M. G. D. a introduit un recours contre cette décision. Le premier juge lui avait donné raison. La cour du travail de Mons a réformé la décision par un arrêt du 11 septembre 2014 en décidant que la division par le nombre de personnes qui partagent la même résidence principale ne concerne pas un enfant majeur pour lequel des allocations familiales ne sont pas perçues.

L’arrêt se réfère notamment à l’arrêt de la Cour Constitutionnelle du 26 septembre 2013 (n° 125/2013) qui répond à des questions préjudicielles posées par la cour du travail de Bruxelles dans un arrêt du 15 novembre 2012 (R.G. 2011/AB/512). La cour du travail s’interrogeait sur le cas d’une cohabitation du bénéficiaire de la GRAPA avec un étranger séjournant illégalement sur le territoire et dépourvu de ressources et a interrogé la Cour sur la question de savoir si l’article 6, § 2, de la loi est compatible avec les articles 10 et 11 de la Constitution dans la mesure où les bénéficiaires qui partagent leur habitation commune avec une personne dont la cohabitation leur procure un avantage économique sont traités de la même manière que les bénéficiaires dont la cohabitation ne peut pas procurer cet avantage.

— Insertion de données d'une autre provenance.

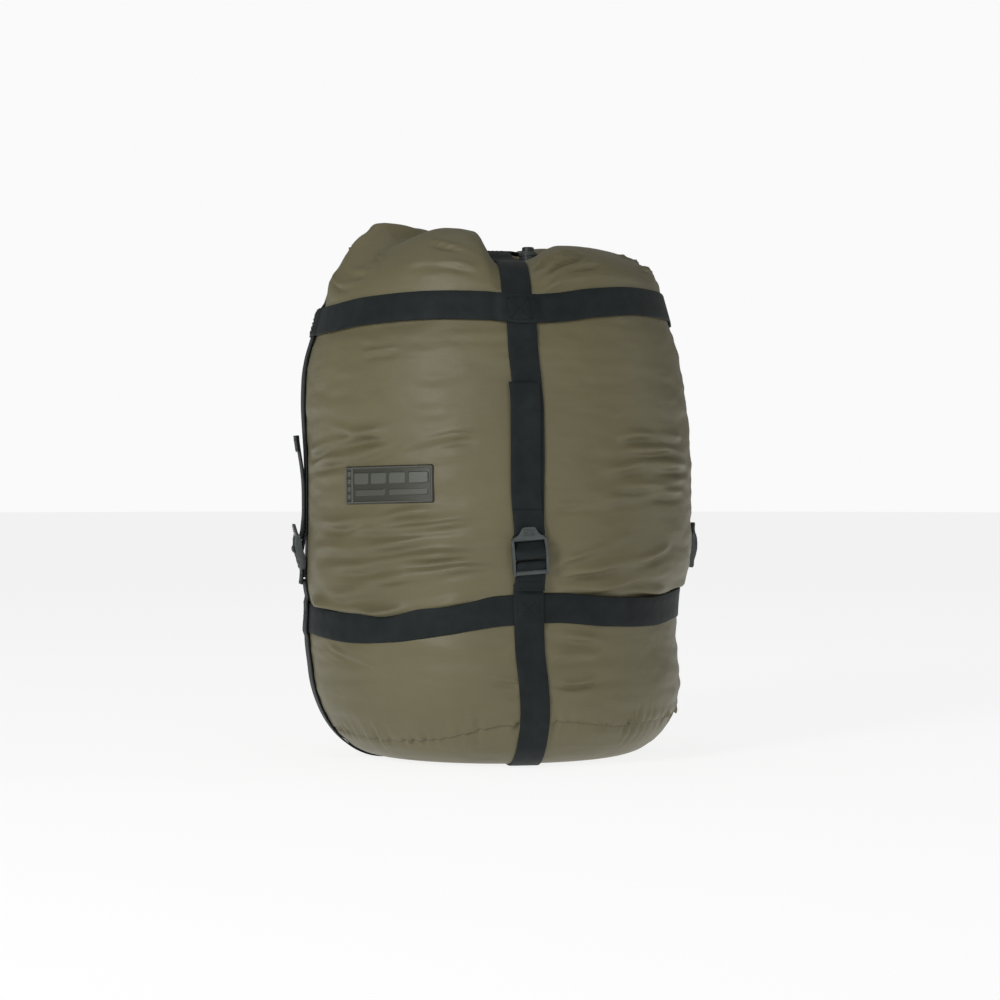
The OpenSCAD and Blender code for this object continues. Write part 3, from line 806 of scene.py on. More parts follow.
def finish_fabric(name, grid, coordinates, body):
    """Rounds a part of the skin, pushes its folds and creases out and gives it thickness."""
    faces = grid_faces(len(grid), COLUMNS)
    obj = new_object(name, grid.reshape(-1, 3), faces, FABRIC, body, closed=False)
    set_attribute(obj, "cloth", coordinates.reshape(-1, 3))
    obj.modifiers.new("round", "SUBSURF").levels = 1
    apply_modifiers(obj)
    points = read_vectors(obj.data.vertices, "co") / MM
    normals = read_vectors(obj.data.vertices, "normal")
    place = read_vectors(obj.data.attributes["cloth"].data, "vector") * 10
    across, along = place[:, 0], place[:, 1]
    degrees = np.degrees(across / WALL_R)
    push = fold_heights(across, along) + seam_gathers(across, along)
    push *= smoothstep(strap_distance(degrees, WALL_R), 11, 17)
    near_patch = on_patch(degrees, np.interp(along, ROW_LENGTHS, ROW_HEIGHTS), 1)
    push = np.where(near_patch, 0, push) + fine_creases(points) * np.where(near_patch, 0.3, 1)
    points += normals * push[:, None]
    obj.data.vertices.foreach_set("co", (points * MM).ravel())
    thicken(obj, FABRIC_T)
    smooth_faces(obj.data)
    return obj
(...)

La Cour Constitutionnelle a décidé qu’il n’était pas justifié que le bénéficiaire perde son droit au taux majoré, soit celui d’isolé, du fait de cette cohabitation.

La Cour Constitutionnelle a également précisé que cette cohabitation ne pouvait par contre permettre au bénéficiaire de la GRAPA d’obtenir un avantage, étant la division des revenus prévue par l’article 7, § 2, de la loi. Cette cohabitation est donc « neutralisée ».

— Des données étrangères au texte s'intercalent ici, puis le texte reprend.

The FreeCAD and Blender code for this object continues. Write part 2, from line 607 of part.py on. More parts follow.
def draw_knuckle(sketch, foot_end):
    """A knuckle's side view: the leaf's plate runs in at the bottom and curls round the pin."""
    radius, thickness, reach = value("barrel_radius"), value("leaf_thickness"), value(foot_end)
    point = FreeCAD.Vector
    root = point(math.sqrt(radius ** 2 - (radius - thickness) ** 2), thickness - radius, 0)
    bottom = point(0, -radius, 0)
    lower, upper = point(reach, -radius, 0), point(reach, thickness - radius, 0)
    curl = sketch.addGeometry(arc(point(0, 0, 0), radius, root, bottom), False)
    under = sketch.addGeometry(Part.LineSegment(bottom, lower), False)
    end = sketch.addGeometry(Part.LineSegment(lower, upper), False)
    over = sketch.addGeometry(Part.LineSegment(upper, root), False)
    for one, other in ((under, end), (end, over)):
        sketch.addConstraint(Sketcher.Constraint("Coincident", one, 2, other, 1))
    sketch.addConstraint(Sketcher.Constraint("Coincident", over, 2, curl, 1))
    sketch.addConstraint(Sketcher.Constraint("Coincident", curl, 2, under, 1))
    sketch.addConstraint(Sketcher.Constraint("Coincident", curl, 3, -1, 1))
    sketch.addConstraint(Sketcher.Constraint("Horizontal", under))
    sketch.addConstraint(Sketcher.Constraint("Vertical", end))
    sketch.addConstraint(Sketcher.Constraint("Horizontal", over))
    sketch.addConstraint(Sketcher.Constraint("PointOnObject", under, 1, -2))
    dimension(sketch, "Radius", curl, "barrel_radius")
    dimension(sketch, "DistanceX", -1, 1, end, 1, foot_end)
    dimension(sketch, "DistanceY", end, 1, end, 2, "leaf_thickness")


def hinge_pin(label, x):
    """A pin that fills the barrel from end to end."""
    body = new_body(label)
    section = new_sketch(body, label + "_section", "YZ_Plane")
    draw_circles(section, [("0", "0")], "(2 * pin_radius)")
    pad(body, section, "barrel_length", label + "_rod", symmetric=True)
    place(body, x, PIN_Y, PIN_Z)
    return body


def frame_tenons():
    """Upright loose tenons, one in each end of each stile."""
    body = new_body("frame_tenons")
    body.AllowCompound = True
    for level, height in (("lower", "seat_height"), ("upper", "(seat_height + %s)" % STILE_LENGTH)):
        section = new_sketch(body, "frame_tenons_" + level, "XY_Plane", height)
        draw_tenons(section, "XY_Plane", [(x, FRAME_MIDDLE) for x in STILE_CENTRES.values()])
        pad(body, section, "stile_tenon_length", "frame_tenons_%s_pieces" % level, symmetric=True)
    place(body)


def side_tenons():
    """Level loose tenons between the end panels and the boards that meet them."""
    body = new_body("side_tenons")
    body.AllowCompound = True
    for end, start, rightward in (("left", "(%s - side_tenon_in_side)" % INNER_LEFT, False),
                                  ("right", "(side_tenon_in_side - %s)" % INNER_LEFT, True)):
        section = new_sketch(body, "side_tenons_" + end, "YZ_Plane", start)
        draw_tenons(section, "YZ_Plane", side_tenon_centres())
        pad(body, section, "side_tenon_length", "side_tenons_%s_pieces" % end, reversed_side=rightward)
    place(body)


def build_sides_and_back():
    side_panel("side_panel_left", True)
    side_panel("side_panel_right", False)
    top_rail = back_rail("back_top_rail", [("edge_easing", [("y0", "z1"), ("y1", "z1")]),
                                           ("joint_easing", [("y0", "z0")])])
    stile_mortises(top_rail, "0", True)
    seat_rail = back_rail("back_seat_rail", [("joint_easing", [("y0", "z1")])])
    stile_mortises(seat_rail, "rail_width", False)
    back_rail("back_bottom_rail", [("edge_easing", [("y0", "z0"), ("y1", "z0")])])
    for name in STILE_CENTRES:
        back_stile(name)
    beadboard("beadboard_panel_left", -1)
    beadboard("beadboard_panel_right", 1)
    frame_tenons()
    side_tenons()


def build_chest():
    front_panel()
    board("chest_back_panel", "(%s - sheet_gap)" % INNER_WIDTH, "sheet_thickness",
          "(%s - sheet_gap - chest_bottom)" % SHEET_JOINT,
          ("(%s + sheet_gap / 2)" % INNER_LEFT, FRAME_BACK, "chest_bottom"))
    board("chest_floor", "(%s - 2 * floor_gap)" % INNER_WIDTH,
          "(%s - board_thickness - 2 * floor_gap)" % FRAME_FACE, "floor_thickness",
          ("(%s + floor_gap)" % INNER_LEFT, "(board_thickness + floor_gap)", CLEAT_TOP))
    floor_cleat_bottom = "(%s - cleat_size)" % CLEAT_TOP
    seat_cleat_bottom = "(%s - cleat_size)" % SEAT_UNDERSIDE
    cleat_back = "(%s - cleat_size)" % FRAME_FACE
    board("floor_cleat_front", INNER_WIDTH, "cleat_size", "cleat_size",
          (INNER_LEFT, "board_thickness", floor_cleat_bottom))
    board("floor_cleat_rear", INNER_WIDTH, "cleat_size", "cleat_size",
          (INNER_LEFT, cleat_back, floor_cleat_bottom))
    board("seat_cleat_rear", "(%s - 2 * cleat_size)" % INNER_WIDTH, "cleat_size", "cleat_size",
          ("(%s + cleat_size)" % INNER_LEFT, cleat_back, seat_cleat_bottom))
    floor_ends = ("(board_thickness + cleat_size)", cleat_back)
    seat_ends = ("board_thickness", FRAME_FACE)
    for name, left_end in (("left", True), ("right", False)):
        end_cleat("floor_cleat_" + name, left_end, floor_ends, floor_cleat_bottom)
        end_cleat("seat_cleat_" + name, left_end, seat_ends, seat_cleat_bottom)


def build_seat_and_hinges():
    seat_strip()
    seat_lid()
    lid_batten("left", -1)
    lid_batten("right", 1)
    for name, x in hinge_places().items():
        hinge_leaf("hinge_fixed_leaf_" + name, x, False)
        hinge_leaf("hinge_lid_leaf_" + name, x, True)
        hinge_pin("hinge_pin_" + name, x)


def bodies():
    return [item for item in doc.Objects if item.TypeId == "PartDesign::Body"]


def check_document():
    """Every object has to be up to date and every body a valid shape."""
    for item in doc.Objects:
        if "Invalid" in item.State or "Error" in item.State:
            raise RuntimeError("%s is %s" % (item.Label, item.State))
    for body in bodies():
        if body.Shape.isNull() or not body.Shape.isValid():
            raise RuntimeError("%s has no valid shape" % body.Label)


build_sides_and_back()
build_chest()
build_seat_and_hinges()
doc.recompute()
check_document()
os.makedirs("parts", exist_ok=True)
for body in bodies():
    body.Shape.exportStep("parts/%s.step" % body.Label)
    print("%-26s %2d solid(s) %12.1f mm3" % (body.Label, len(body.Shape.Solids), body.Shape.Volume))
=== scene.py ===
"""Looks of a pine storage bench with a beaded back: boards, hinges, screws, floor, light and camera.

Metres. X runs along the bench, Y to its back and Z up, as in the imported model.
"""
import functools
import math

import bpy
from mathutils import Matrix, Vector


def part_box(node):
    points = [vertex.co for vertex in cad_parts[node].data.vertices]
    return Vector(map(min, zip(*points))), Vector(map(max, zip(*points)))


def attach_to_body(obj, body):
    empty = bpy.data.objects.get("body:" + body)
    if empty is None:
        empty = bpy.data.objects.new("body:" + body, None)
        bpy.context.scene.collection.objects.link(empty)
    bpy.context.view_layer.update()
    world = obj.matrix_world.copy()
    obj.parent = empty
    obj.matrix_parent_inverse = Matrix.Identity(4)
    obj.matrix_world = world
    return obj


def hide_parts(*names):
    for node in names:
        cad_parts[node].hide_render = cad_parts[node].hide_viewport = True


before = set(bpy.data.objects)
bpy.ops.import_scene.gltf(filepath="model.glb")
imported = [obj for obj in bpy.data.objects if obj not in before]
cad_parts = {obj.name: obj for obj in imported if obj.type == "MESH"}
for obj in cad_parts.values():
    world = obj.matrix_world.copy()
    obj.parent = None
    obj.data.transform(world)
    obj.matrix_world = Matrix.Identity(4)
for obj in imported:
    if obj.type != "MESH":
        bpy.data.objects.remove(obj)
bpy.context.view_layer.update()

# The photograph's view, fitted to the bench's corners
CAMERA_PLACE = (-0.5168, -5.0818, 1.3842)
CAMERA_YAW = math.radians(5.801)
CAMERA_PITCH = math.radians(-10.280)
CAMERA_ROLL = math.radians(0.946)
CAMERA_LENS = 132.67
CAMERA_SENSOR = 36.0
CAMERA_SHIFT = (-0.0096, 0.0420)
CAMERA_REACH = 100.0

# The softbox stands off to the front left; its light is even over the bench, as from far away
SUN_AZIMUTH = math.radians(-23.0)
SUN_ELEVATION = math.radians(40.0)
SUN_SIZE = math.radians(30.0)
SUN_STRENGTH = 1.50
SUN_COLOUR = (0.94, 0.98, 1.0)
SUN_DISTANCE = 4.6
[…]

La cour du travail de Mons applique par analogie cet enseignement au cas de M. G. D.

Un pourvoi a été formé par M. G. D., qui invoquait essentiellement la violation de cet article 7, § 2.

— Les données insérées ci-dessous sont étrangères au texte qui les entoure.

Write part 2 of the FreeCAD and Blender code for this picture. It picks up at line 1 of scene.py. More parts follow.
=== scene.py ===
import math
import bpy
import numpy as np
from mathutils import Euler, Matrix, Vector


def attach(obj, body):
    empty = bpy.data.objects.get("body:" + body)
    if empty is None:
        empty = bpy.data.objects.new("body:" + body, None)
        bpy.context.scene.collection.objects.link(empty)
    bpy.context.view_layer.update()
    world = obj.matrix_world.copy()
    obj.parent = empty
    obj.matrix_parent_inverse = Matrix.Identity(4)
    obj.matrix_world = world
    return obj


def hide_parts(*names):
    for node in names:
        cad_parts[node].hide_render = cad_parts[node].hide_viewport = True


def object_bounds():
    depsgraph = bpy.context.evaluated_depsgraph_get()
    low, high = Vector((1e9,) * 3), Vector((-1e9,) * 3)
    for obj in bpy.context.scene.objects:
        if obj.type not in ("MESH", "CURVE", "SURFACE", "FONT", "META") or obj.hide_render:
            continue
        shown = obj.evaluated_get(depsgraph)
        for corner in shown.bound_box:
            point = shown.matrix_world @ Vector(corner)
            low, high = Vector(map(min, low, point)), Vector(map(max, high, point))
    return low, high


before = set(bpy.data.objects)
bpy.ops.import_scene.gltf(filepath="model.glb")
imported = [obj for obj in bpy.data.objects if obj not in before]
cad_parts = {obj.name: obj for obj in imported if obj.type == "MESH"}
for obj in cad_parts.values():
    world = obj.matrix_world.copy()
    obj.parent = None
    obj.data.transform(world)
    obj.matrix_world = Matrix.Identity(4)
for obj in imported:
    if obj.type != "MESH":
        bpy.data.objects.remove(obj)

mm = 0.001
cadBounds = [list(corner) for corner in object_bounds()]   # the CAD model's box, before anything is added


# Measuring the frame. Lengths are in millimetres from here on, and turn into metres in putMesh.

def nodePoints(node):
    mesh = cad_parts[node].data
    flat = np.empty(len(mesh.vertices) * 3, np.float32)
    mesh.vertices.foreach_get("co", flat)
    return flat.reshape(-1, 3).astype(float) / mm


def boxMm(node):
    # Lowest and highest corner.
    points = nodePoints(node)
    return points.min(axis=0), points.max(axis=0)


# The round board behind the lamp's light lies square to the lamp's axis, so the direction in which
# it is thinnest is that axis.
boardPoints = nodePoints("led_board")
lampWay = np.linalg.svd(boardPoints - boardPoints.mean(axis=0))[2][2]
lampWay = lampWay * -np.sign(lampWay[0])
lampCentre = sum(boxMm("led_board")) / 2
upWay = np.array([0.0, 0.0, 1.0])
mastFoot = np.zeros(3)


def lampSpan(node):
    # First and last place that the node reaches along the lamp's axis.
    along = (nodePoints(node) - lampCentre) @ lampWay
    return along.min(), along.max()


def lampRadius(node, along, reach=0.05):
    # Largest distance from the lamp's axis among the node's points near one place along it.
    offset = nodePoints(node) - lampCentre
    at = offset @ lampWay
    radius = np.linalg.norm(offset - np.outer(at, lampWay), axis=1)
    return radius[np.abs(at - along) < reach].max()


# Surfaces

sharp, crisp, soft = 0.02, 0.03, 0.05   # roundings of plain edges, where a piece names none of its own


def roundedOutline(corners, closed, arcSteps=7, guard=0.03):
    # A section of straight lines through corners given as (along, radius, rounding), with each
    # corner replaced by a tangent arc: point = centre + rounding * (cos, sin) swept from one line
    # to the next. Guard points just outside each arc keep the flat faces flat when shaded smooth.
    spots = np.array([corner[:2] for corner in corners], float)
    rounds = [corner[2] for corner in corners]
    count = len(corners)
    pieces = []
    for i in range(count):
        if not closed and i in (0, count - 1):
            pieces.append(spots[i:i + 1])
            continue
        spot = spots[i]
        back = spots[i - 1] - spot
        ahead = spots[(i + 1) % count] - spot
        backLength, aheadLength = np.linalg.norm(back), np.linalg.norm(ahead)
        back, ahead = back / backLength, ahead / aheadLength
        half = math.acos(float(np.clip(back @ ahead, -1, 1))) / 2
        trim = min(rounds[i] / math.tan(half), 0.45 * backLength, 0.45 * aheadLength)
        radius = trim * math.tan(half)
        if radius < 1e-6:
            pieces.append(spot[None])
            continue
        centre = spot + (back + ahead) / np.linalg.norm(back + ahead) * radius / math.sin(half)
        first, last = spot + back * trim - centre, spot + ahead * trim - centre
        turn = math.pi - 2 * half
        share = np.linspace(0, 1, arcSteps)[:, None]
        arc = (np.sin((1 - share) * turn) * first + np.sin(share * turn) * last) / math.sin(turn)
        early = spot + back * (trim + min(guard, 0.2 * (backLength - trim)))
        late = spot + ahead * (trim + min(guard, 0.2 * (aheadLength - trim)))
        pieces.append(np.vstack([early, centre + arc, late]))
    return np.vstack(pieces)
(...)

L’arrêt de la Cour de cassation

La Cour de cassation rejette le pourvoi en se fondant sur l’ensemble des dispositions de l’article 6, § 2, de l’article 7, §§ 1er et 2 et de l’article 2 de l’arrêté royal du 5 juin 2004, qu’elle synthétise comme suit : « lorsque le demandeur cohabite avec un descendant majeur pour lequel ne sont pas perçues d’allocations familiales et qui n’est, dès lors, pas censé partager la même résidence principale que lui, les ressources de ce descendant ne sont pas prises en considération pour le calcul de la garantie de revenus et lui-même n’est pas inclus dans le nombre de personnes par lequel est divisé le montant total des ressources et pensions visées à l’article 7, § 2, alinéa 1er, de la loi du 22 mars 2001 ».

Intérêt de la décision

On observera que la loi du 8 décembre 2013 a modifié, notamment, les articles 6 et 7 de la loi du 22 mars 2001.

Seules les ressources du demandeur et de son conjoint ou cohabitant légal sont prises en considération pour l’application de l’article 7, § 1er et, en vertu de l’article 7, § 2, la division des ressources ne s’effectue que pour les personnes dont les ressources sont prises en considération.

Il y est dérogé pour les enfants mineurs d’âge et les enfants majeurs, à la condition que le bénéficiaire perçoive des allocations familiales. Leur nombre est donc pris en considération dans le cadre de la division de ressources prévue par l’article 7, § 2.

L’arrêté royal du 5 juin 2004 est abrogé.

Pour ce qui concerne le litige tranché par l’arrêt de la Cour de cassation commenté, la solution reste la même, à savoir que le fils de M. G.D. ne devait pas être pris en considération dans le cadre de la division des ressources.

Sur les conséquences concrètes de la modification des articles 6 et 7, on se référera aux travaux préparatoires de la loi du 8 septembre 2008 (notamment au document de la Chambre 53-2953/2012/2013, n° 1, pp. 5 à 8).